- REQUEST -
Below this line is the material. Write out only its lines from the one containing "seat and floor" through the one containing "in imported if", both kept, exactly.

= = = = =

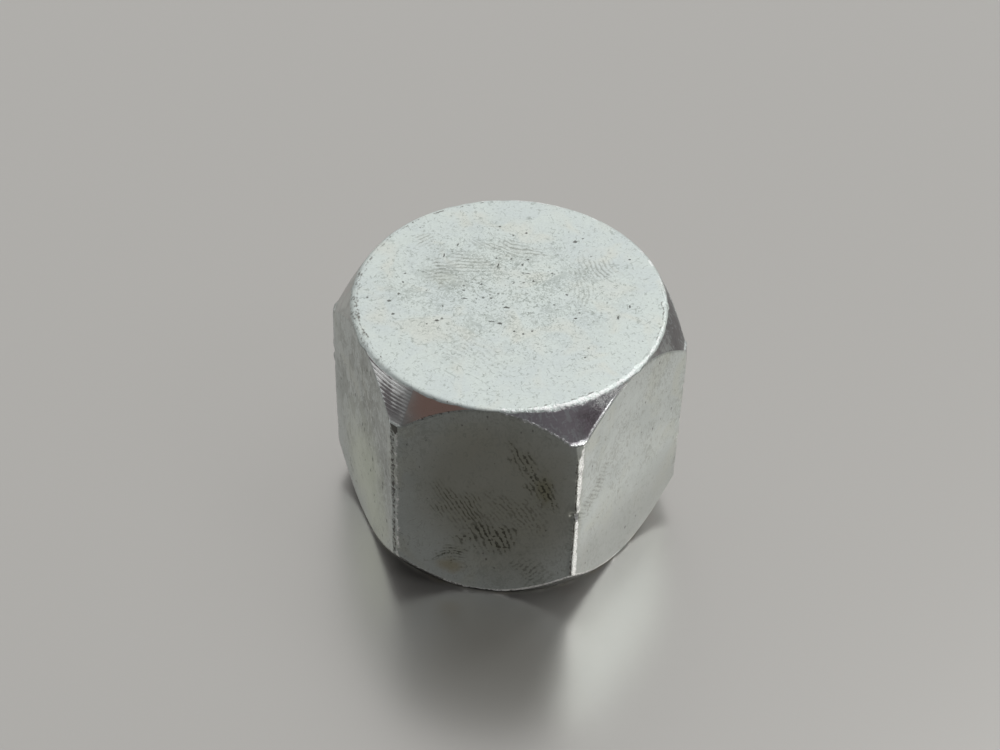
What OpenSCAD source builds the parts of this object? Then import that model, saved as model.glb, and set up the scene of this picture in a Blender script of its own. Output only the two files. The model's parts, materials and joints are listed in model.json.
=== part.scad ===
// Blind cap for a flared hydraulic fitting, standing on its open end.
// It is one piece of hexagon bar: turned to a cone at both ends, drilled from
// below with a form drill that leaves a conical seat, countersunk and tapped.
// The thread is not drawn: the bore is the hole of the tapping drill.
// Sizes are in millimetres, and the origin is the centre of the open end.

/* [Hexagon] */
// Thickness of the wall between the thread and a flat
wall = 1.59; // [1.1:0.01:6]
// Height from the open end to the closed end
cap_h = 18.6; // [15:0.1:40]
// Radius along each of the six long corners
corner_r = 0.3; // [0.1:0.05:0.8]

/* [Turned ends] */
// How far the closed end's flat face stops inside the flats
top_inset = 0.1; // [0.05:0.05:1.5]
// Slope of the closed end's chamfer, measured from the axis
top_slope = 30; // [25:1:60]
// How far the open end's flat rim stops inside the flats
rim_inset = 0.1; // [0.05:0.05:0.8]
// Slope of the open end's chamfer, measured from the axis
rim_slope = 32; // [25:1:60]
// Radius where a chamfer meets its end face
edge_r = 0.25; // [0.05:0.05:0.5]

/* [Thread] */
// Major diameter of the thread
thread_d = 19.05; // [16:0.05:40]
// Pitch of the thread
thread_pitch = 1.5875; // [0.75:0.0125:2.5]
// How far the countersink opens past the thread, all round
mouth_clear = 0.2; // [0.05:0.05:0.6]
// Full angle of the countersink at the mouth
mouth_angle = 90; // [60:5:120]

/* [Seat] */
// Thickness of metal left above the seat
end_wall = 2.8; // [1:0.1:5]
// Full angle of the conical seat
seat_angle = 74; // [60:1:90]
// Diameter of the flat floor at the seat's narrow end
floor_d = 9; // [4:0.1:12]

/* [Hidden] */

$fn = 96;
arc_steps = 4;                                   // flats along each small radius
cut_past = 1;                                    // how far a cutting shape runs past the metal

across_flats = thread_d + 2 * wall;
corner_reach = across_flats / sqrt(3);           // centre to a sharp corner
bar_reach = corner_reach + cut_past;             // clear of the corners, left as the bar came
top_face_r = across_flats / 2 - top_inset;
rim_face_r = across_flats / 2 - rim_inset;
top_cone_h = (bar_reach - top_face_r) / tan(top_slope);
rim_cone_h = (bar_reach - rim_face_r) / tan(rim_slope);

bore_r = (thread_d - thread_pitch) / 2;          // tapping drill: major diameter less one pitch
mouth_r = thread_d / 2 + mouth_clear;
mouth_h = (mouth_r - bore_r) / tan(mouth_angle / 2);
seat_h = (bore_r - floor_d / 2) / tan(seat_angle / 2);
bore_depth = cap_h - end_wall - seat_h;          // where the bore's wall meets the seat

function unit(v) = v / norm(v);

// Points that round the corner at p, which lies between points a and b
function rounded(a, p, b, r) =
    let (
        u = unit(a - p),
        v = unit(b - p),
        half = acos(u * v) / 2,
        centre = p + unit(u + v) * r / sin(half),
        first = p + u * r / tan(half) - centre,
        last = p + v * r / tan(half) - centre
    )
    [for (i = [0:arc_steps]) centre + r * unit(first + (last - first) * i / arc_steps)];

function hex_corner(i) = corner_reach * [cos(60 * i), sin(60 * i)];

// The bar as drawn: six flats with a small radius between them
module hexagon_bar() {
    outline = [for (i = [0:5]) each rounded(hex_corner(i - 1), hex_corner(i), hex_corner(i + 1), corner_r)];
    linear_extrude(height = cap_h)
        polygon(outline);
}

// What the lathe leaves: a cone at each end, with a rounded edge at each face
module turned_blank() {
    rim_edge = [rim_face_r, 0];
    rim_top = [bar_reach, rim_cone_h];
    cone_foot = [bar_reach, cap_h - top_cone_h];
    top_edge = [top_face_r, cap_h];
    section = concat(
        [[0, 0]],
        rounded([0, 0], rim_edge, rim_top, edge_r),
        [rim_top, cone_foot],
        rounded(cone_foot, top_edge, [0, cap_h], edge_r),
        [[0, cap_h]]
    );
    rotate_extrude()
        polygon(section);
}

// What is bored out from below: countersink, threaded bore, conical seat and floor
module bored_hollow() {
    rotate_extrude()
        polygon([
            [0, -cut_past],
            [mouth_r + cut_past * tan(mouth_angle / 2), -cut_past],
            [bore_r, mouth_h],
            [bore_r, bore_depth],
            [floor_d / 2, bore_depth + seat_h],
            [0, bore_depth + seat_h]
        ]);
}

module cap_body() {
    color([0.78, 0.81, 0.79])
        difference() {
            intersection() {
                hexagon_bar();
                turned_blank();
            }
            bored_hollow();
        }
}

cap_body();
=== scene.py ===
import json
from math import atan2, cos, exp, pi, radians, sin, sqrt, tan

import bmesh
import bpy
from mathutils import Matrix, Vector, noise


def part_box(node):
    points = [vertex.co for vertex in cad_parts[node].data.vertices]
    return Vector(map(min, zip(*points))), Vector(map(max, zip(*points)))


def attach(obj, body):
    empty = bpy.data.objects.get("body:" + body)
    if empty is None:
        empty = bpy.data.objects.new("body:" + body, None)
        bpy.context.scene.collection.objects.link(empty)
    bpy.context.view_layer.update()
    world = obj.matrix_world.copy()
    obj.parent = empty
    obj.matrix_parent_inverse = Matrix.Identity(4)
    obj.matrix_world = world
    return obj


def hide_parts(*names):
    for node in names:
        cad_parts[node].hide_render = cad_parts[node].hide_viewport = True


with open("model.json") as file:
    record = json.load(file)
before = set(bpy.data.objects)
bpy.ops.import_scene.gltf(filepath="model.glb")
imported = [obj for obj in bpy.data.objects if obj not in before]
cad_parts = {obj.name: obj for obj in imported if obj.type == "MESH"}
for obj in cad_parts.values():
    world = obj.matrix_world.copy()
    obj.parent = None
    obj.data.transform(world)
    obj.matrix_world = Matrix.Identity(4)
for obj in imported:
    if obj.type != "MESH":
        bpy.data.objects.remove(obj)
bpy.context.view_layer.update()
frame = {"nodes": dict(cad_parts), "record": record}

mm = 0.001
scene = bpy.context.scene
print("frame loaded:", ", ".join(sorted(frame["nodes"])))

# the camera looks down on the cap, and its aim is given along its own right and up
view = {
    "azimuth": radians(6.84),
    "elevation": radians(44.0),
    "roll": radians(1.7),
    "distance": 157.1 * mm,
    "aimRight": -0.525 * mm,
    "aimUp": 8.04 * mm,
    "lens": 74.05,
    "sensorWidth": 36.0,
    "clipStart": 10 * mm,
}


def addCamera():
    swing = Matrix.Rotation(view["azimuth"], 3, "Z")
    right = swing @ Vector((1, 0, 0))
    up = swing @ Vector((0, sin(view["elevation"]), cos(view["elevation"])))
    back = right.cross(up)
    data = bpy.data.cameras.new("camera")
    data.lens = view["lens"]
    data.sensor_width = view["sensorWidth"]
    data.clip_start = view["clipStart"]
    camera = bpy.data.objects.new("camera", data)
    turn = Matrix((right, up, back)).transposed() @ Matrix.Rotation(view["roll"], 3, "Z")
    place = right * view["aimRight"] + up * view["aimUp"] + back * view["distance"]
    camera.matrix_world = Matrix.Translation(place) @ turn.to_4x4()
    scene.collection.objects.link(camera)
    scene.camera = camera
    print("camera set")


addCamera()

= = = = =

- ANSWER TO THIS PROBLEM -
// What is bored out from below: countersink, threaded bore, conical seat and floor
module bored_hollow() {
    rotate_extrude()
        polygon([
            [0, -cut_past],
            [mouth_r + cut_past * tan(mouth_angle / 2), -cut_past],
            [bore_r, mouth_h],
            [bore_r, bore_depth],
            [floor_d / 2, bore_depth + seat_h],
            [0, bore_depth + seat_h]
        ]);
}

module cap_body() {
    color([0.78, 0.81, 0.79])
        difference() {
            intersection() {
                hexagon_bar();
                turned_blank();
            }
            bored_hollow();
        }
}

cap_body();
=== scene.py ===
import json
from math import atan2, cos, exp, pi, radians, sin, sqrt, tan

import bmesh
import bpy
from mathutils import Matrix, Vector, noise


def part_box(node):
    points = [vertex.co for vertex in cad_parts[node].data.vertices]
    return Vector(map(min, zip(*points))), Vector(map(max, zip(*points)))


def attach(obj, body):
    empty = bpy.data.objects.get("body:" + body)
    if empty is None:
        empty = bpy.data.objects.new("body:" + body, None)
        bpy.context.scene.collection.objects.link(empty)
    bpy.context.view_layer.update()
    world = obj.matrix_world.copy()
    obj.parent = empty
    obj.matrix_parent_inverse = Matrix.Identity(4)
    obj.matrix_world = world
    return obj


def hide_parts(*names):
    for node in names:
        cad_parts[node].hide_render = cad_parts[node].hide_viewport = True


with open("model.json") as file:
    record = json.load(file)
before = set(bpy.data.objects)
bpy.ops.import_scene.gltf(filepath="model.glb")
imported = [obj for obj in bpy.data.objects if obj not in before]
cad_parts = {obj.name: obj for obj in imported if obj.type == "MESH"}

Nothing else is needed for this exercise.